(Collection entries)

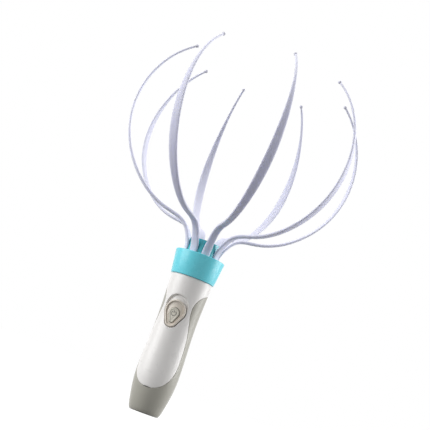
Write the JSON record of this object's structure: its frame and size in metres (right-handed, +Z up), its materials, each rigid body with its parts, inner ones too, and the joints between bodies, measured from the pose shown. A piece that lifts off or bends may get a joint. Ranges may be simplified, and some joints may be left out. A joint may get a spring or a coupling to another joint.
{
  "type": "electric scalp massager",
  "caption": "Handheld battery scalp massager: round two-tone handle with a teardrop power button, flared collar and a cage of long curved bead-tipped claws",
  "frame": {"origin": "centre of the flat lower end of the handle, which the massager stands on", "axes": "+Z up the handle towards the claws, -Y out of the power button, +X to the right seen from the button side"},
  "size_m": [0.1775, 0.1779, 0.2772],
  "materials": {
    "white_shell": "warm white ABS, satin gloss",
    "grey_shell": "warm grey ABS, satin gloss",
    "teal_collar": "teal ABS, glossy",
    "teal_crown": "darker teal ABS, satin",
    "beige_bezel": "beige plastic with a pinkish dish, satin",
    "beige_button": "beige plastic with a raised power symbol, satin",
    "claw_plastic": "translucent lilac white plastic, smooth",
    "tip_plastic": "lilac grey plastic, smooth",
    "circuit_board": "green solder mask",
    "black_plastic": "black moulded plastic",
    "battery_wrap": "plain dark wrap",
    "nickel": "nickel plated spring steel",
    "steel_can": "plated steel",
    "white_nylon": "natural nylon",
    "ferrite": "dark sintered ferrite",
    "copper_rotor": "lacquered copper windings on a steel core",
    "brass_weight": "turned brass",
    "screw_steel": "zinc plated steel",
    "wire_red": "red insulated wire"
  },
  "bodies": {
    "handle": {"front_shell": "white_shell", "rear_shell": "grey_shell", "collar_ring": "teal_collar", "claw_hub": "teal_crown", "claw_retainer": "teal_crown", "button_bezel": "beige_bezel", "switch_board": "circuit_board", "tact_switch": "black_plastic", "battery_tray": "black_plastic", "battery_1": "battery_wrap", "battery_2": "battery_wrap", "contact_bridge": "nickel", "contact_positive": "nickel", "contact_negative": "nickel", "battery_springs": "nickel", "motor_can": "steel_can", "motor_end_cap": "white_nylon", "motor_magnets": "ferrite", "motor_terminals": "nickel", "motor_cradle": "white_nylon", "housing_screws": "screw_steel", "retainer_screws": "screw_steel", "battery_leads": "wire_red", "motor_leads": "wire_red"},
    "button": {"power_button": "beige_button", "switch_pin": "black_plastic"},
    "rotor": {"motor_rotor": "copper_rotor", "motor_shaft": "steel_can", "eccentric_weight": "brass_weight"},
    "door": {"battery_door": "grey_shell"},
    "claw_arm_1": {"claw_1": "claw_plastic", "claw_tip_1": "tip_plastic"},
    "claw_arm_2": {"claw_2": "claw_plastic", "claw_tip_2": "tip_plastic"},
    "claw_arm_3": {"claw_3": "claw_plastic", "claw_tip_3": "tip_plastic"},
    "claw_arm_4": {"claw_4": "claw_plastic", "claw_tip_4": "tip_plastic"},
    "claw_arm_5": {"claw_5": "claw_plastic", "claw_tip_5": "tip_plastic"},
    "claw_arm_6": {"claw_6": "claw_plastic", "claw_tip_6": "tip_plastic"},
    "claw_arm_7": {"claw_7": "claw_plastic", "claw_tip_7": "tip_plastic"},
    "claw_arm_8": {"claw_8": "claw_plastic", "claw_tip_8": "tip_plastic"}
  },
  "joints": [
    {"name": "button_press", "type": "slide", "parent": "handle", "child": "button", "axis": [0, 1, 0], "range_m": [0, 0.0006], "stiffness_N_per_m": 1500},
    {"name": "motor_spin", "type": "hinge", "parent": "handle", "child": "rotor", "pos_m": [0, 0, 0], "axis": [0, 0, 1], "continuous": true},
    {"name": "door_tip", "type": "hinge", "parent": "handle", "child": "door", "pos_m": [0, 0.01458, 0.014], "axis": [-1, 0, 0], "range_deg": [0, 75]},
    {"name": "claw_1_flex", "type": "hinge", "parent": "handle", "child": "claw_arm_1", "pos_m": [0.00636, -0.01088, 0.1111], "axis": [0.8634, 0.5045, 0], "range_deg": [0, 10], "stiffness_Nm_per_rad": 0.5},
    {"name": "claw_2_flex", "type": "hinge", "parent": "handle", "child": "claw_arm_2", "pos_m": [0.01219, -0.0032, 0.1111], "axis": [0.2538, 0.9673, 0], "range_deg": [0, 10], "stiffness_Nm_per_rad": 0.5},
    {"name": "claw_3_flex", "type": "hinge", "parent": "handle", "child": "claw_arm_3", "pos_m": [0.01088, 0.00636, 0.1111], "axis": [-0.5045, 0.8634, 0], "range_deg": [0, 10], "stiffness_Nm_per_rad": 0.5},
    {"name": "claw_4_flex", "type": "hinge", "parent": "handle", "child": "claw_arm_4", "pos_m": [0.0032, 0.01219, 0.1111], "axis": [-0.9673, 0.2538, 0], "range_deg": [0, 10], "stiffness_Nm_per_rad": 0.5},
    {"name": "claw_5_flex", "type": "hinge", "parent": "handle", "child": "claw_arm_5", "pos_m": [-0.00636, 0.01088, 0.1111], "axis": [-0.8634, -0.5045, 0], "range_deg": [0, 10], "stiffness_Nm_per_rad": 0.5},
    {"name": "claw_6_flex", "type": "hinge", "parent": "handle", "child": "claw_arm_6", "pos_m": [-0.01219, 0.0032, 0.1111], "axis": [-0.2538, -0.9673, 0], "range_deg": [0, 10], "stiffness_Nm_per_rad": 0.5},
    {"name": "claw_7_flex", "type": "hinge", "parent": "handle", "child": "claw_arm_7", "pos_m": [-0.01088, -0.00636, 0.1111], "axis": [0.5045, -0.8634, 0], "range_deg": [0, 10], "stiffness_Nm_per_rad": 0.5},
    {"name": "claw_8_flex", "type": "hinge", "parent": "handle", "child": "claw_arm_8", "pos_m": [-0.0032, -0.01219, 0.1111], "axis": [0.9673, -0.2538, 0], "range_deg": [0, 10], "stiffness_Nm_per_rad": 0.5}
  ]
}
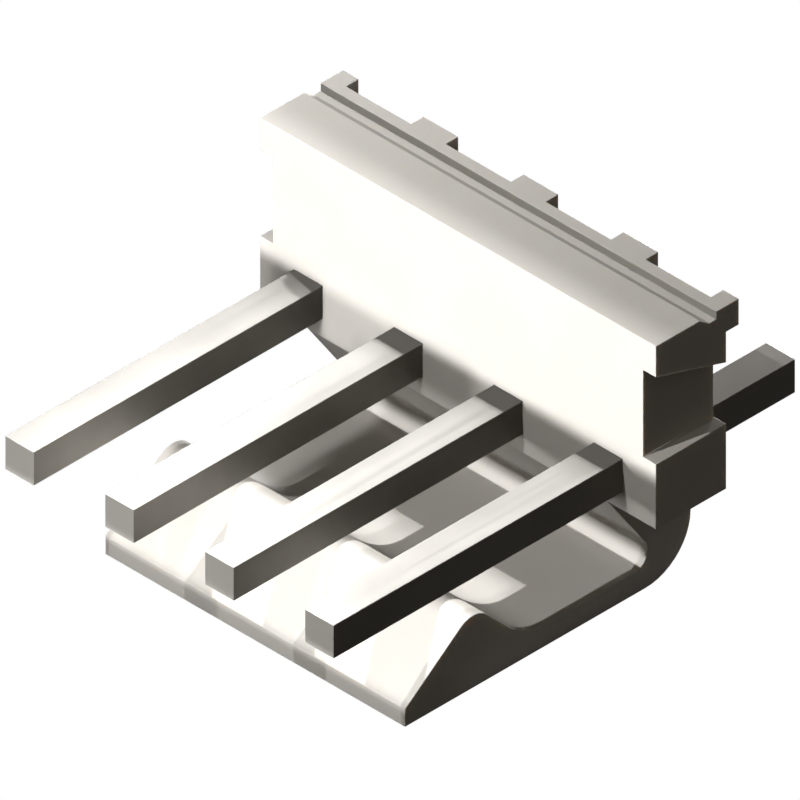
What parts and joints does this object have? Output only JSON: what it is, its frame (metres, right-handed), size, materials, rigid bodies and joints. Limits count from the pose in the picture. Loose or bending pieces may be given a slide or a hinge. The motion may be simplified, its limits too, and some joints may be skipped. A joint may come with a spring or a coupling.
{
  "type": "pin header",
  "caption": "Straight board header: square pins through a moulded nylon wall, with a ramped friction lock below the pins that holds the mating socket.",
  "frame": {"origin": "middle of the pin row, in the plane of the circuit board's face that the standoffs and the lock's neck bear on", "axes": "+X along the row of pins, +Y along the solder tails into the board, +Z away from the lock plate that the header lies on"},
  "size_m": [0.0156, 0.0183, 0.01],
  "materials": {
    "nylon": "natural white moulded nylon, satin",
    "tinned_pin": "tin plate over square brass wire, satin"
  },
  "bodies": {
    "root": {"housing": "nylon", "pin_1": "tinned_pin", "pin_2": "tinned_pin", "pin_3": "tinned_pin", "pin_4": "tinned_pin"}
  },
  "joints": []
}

THE EXERCISE >> Check each line of the records above for "materials", and copy those that have it.

RESULT FOR THIS TASK >>
Write the JSON record of this object's structure: its frame and size in metres (right-handed, +Z up), its materials, each rigid body with its parts, inner ones too, and the joints between bodies, measured from the pose shown. A piece that lifts off or bends may get a joint. Ranges may be simplified, and some joints may be left out. A joint may get a spring or a coupling to another joint.
  "materials": {
What parts and joints does this object have? Output only JSON: what it is, its frame (metres, right-handed), size, materials, rigid bodies and joints. Limits count from the pose in the picture. Loose or bending pieces may be given a slide or a hinge. The motion may be simplified, its limits too, and some joints may be skipped. A joint may come with a spring or a coupling.
  "materials": {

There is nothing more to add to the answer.